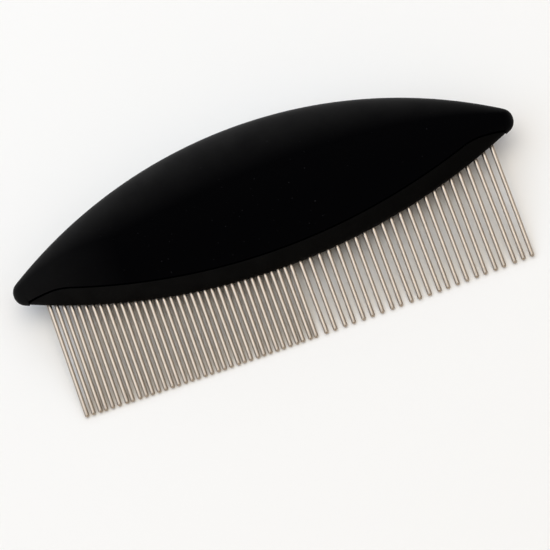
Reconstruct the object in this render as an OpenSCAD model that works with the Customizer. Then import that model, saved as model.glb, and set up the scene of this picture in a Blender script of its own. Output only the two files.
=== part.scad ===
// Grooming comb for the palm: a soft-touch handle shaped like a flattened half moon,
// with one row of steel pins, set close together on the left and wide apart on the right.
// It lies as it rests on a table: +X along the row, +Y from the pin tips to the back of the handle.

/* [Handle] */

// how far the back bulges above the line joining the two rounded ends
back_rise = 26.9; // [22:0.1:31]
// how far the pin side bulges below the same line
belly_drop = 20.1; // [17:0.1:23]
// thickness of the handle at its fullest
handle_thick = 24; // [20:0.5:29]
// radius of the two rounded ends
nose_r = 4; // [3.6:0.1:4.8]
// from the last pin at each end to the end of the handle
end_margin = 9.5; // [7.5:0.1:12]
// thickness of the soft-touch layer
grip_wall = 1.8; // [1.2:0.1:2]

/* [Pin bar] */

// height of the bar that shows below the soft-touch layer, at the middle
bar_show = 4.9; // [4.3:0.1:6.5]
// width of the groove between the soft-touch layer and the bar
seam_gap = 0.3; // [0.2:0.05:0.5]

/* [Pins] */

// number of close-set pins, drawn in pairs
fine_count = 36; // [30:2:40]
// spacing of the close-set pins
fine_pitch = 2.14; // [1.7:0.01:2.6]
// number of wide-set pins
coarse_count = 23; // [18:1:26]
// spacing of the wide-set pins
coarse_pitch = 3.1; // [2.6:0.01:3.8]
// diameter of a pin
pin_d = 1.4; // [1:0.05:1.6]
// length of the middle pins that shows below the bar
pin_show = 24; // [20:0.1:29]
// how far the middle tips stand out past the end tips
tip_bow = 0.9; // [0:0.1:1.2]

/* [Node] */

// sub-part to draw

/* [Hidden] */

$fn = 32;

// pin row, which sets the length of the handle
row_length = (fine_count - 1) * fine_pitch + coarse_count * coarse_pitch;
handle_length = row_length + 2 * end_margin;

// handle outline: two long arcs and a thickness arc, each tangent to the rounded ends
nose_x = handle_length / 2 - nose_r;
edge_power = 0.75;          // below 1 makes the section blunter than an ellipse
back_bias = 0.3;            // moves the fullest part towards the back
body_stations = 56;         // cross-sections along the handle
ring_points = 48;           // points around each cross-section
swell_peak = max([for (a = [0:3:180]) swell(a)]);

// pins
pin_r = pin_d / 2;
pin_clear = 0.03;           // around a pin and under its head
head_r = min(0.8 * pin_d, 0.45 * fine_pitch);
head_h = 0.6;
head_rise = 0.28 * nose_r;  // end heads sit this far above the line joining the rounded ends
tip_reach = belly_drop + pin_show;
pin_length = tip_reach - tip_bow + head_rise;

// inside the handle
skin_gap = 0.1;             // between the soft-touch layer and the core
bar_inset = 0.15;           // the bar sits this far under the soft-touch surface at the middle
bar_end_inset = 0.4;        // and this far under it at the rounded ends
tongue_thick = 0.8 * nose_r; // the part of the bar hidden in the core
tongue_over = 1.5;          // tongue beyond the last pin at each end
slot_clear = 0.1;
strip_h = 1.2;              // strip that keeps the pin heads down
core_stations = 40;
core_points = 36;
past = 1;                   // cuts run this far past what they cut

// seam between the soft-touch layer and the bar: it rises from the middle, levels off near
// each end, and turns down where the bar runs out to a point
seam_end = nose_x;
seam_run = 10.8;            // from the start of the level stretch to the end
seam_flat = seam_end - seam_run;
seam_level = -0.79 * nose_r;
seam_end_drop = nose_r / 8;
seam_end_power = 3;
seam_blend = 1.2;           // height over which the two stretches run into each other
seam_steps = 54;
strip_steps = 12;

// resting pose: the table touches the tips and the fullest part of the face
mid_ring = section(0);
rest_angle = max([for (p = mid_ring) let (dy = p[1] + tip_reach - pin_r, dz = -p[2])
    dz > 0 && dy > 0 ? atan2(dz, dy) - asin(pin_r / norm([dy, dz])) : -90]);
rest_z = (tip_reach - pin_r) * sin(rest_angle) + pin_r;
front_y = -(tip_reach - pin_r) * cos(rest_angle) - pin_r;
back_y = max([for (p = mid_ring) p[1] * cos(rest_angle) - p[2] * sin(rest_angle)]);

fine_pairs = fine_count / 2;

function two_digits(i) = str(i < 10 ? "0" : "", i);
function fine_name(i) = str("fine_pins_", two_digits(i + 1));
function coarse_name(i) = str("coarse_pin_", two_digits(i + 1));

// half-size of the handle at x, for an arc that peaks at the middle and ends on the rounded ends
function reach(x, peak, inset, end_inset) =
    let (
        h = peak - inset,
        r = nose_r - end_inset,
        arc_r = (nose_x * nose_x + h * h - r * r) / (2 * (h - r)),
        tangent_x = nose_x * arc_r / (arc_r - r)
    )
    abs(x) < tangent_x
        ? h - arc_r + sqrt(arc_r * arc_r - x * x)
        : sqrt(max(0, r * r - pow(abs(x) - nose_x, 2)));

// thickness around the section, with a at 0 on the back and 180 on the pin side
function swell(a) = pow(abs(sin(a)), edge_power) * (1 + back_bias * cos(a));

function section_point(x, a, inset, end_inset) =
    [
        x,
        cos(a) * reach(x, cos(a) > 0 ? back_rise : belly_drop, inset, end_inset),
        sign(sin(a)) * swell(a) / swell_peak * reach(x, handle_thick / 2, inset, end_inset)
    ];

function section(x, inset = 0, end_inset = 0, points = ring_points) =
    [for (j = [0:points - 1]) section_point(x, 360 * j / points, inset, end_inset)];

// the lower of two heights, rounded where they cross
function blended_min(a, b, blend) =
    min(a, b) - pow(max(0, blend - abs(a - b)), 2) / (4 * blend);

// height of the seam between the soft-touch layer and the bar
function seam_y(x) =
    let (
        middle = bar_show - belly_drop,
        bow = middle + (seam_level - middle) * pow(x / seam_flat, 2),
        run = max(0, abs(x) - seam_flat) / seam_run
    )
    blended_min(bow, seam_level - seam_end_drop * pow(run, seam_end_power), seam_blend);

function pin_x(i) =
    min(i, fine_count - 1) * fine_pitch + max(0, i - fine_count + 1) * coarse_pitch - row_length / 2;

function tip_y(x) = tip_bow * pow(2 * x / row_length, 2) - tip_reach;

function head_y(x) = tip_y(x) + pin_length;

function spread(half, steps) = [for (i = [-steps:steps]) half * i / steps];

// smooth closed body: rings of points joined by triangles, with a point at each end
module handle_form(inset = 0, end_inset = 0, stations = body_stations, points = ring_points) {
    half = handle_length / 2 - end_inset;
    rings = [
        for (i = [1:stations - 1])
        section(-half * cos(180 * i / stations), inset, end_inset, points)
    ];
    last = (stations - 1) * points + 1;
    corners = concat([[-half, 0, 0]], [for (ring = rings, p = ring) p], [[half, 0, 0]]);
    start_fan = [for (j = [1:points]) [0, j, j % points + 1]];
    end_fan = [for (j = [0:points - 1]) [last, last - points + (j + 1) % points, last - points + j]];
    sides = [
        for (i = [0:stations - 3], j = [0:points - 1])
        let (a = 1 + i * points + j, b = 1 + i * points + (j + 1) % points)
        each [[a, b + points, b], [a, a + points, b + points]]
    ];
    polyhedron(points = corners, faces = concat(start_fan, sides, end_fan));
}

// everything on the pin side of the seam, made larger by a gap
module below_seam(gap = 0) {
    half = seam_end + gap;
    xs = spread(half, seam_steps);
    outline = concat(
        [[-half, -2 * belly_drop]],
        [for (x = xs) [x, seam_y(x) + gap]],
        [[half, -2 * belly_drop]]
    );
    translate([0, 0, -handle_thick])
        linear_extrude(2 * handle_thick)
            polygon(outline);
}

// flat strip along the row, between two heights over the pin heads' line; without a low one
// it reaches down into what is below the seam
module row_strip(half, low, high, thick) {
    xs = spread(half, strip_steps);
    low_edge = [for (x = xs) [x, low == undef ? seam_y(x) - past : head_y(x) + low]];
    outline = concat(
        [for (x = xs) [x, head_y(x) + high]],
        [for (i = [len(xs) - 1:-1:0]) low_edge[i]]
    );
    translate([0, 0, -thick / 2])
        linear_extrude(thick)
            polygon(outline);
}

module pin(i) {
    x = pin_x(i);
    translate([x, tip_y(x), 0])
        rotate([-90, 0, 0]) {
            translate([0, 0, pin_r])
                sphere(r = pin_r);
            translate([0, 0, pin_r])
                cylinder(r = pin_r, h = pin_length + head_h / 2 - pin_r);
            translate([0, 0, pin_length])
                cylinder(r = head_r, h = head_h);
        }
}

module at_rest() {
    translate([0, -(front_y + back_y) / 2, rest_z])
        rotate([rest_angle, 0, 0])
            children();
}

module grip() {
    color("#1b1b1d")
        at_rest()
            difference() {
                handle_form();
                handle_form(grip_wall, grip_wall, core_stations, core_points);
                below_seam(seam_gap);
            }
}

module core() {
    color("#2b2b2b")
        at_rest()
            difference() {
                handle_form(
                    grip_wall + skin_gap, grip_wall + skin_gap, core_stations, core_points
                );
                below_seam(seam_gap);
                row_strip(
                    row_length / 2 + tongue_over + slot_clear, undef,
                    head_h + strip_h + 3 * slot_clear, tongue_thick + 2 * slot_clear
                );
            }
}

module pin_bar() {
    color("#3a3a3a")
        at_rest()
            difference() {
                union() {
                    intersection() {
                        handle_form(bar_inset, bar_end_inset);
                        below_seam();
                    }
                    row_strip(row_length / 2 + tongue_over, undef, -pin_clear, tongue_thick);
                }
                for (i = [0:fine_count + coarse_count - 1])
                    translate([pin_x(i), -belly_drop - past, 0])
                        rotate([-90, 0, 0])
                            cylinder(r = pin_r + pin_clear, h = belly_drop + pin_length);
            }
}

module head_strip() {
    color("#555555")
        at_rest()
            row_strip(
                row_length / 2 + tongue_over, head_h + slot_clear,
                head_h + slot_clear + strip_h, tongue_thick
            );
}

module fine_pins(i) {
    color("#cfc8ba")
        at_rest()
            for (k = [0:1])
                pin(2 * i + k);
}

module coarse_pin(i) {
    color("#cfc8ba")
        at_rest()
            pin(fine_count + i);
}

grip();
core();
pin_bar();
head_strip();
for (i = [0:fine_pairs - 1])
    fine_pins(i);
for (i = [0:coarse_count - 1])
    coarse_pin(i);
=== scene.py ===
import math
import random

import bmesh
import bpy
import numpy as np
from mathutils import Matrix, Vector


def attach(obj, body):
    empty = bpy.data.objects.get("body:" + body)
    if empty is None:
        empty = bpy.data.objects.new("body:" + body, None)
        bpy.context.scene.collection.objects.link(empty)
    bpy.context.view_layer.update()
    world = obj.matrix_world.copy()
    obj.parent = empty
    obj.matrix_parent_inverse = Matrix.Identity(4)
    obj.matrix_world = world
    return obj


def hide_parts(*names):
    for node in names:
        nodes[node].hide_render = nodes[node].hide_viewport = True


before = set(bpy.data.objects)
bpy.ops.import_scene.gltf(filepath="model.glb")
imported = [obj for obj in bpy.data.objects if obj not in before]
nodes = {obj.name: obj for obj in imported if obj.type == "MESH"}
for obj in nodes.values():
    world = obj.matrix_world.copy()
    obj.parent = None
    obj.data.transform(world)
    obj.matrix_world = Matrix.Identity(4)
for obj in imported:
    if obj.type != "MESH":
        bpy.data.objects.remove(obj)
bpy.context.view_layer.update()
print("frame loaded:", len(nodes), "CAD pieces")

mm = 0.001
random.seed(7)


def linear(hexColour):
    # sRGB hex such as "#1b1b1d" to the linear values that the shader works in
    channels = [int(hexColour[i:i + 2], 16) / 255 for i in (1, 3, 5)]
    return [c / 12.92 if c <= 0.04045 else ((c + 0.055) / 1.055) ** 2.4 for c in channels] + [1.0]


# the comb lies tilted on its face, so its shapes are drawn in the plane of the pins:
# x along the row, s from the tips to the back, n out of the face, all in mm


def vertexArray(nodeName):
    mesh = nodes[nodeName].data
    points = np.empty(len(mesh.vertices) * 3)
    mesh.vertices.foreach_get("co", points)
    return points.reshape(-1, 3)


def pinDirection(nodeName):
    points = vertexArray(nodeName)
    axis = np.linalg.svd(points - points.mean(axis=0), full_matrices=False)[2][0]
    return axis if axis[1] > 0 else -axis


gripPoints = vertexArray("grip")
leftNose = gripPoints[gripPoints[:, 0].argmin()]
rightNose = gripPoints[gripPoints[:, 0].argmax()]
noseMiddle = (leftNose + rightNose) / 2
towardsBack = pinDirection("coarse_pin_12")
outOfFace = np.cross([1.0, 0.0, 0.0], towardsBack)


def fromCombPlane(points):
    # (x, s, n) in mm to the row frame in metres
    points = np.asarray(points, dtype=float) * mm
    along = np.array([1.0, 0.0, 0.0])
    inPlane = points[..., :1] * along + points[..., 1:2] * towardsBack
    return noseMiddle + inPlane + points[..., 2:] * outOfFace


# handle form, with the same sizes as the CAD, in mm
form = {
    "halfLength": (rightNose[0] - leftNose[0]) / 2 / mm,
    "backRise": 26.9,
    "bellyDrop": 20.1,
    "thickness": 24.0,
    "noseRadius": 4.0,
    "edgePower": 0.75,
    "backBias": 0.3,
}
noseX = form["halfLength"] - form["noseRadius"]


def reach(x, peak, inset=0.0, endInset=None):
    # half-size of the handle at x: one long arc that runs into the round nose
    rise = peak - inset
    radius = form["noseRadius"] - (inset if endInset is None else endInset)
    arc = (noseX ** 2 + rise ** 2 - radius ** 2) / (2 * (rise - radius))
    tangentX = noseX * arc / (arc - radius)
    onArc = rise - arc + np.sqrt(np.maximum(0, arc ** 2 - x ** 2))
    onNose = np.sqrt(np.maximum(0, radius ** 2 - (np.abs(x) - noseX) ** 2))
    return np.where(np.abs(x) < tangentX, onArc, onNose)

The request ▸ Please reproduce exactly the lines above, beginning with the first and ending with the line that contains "[Pin bar] */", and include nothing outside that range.

Exercise output ▸
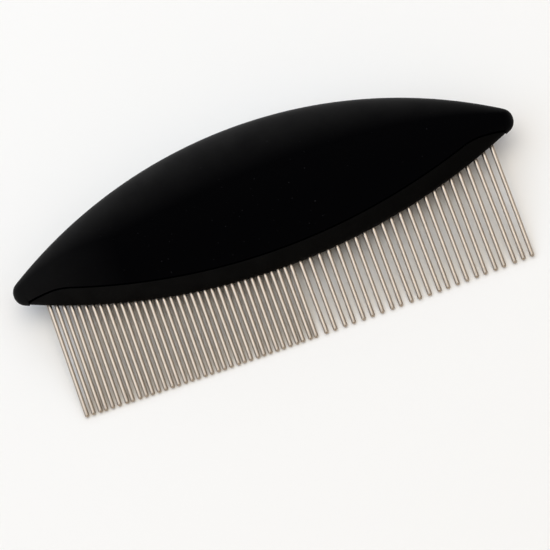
Reconstruct the object in this render as an OpenSCAD model that works with the Customizer. Then import that model, saved as model.glb, and set up the scene of this picture in a Blender script of its own. Output only the two files.
=== part.scad ===
// Grooming comb for the palm: a soft-touch handle shaped like a flattened half moon,
// with one row of steel pins, set close together on the left and wide apart on the right.
// It lies as it rests on a table: +X along the row, +Y from the pin tips to the back of the handle.

/* [Handle] */

// how far the back bulges above the line joining the two rounded ends
back_rise = 26.9; // [22:0.1:31]
// how far the pin side bulges below the same line
belly_drop = 20.1; // [17:0.1:23]
// thickness of the handle at its fullest
handle_thick = 24; // [20:0.5:29]
// radius of the two rounded ends
nose_r = 4; // [3.6:0.1:4.8]
// from the last pin at each end to the end of the handle
end_margin = 9.5; // [7.5:0.1:12]
// thickness of the soft-touch layer
grip_wall = 1.8; // [1.2:0.1:2]

/* [Pin bar] */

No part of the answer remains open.